### Working data ###

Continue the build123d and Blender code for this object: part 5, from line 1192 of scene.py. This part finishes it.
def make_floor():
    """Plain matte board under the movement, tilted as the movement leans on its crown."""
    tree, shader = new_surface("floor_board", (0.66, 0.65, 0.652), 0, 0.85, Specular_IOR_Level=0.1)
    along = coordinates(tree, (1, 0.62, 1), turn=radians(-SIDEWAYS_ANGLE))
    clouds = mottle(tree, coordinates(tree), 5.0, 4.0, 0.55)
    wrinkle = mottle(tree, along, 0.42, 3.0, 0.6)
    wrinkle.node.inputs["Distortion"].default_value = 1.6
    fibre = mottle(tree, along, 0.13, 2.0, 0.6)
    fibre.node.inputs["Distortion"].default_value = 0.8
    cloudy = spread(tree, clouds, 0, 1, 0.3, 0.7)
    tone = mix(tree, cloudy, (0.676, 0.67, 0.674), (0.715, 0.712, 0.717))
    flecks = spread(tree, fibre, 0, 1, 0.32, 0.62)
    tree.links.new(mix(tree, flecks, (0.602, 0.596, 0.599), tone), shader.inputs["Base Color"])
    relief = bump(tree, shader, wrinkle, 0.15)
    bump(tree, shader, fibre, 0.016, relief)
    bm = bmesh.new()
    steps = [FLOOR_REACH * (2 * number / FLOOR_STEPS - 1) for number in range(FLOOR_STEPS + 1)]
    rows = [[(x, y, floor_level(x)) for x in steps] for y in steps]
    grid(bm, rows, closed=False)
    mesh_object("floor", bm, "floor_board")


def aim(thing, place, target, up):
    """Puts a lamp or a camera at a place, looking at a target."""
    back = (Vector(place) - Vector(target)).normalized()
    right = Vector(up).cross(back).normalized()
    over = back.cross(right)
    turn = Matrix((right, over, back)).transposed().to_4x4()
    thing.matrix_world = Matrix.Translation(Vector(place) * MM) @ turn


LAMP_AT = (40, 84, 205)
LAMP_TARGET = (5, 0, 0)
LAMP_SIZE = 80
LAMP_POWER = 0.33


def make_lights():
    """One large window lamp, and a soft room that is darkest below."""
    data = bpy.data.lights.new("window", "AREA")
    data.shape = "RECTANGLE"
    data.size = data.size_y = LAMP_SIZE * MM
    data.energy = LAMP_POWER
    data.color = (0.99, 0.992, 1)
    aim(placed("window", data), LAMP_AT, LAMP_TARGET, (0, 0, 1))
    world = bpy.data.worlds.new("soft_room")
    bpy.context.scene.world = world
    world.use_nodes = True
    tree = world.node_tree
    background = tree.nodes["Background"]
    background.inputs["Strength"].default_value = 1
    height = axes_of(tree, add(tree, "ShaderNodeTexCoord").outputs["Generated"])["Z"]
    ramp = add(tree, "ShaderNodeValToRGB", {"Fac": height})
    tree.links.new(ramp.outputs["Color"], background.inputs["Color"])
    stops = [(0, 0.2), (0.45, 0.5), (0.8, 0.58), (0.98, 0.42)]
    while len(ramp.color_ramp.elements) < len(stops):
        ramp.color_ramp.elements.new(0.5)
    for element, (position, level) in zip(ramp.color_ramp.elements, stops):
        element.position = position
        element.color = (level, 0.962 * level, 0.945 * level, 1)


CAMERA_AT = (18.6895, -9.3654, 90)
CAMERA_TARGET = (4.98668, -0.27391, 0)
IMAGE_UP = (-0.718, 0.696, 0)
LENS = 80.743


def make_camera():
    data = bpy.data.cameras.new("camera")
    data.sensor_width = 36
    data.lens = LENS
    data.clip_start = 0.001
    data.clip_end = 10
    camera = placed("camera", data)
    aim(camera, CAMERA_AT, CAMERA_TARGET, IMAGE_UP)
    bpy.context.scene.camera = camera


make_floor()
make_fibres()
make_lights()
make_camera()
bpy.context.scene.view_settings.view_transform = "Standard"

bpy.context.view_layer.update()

###
### Working data ###

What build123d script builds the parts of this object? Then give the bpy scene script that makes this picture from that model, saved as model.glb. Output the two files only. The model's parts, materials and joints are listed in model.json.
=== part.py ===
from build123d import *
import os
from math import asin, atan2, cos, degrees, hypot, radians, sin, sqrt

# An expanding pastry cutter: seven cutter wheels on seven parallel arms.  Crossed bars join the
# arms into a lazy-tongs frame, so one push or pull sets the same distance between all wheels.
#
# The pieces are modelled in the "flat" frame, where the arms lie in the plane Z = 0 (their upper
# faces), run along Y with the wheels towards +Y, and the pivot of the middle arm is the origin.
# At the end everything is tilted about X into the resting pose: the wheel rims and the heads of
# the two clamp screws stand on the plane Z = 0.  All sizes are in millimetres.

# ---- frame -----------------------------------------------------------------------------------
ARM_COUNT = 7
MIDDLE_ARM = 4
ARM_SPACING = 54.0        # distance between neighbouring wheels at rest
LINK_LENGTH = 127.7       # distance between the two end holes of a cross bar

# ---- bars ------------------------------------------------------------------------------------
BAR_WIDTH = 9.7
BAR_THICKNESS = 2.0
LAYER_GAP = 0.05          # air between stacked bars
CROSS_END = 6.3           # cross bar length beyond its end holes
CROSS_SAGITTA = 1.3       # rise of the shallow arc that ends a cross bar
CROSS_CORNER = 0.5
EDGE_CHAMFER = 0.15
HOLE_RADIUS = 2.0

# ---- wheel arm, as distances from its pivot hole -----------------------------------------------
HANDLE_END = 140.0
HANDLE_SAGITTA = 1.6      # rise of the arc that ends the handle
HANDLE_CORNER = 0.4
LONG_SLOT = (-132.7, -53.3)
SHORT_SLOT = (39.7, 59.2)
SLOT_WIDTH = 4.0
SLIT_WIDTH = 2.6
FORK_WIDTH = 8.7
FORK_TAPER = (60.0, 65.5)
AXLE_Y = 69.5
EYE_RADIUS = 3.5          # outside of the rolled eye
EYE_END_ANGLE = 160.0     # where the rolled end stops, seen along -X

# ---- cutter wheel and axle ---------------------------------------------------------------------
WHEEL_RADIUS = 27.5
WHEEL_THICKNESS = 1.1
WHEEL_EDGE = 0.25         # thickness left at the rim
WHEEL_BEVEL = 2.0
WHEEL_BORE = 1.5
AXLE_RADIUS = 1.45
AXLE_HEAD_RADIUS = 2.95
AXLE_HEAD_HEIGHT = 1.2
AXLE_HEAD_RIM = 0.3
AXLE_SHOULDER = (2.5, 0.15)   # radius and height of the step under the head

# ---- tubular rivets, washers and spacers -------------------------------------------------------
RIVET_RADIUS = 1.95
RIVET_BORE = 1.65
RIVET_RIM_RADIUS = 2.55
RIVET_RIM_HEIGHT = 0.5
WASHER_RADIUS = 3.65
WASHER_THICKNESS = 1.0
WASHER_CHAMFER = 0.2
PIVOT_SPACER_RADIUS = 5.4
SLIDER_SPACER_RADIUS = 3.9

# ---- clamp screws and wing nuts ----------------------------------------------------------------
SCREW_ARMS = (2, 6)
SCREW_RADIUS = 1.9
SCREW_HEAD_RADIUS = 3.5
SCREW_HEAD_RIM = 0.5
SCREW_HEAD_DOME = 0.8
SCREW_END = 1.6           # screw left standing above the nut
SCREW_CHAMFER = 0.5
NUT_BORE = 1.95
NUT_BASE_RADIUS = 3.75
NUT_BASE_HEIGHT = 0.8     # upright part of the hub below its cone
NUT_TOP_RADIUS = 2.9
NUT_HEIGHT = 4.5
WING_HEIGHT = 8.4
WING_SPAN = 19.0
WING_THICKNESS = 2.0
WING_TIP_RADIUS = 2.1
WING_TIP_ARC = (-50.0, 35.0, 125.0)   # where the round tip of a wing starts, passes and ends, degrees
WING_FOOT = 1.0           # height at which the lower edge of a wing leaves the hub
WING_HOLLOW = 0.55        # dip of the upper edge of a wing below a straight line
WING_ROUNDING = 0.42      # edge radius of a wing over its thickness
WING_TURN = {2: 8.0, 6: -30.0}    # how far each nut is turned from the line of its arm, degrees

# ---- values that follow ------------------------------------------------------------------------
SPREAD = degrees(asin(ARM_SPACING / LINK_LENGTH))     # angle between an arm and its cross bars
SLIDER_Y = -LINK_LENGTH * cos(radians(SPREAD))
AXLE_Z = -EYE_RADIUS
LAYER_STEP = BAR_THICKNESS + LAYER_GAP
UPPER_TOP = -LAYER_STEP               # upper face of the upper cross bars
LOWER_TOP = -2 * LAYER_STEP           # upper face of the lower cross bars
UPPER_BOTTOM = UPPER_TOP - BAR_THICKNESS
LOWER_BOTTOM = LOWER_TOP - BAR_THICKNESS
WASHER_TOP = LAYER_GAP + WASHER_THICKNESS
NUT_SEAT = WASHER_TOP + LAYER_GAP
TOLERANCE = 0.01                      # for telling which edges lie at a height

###
### Working data ###

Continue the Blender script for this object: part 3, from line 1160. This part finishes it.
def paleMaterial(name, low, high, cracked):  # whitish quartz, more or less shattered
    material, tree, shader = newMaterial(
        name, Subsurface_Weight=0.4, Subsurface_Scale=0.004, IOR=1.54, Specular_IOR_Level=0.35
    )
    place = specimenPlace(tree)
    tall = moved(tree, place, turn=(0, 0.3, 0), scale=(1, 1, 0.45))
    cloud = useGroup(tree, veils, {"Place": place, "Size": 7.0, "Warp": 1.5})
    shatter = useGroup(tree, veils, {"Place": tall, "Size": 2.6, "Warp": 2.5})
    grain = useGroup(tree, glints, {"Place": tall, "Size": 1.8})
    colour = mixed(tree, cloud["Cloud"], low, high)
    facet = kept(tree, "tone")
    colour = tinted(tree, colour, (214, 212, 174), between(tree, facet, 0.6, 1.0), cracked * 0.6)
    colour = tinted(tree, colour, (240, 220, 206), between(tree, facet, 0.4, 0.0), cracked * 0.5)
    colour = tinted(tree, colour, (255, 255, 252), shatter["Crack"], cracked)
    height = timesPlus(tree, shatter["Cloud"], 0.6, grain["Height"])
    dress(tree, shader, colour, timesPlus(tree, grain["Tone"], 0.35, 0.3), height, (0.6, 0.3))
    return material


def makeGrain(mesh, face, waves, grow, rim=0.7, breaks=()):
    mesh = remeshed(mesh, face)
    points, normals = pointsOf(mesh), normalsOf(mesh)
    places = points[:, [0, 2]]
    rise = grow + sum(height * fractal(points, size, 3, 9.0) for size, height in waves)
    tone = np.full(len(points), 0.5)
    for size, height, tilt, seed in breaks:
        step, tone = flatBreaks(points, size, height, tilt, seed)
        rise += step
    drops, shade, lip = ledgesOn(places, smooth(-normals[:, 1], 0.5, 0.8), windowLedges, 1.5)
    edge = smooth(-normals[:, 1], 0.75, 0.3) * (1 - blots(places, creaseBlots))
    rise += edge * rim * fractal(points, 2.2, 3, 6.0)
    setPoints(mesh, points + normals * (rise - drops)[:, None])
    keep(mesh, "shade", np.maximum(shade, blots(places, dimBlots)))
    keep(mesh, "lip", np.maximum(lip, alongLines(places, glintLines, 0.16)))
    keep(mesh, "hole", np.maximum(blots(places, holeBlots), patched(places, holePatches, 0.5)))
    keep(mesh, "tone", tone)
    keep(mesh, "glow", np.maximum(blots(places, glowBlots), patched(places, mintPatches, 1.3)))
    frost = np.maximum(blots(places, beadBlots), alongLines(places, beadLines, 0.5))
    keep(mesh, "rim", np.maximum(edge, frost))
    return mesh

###

## Written request
Count each line of the data where the word "finishes" appears, then reply with the total only.

## Answer to the exercise
2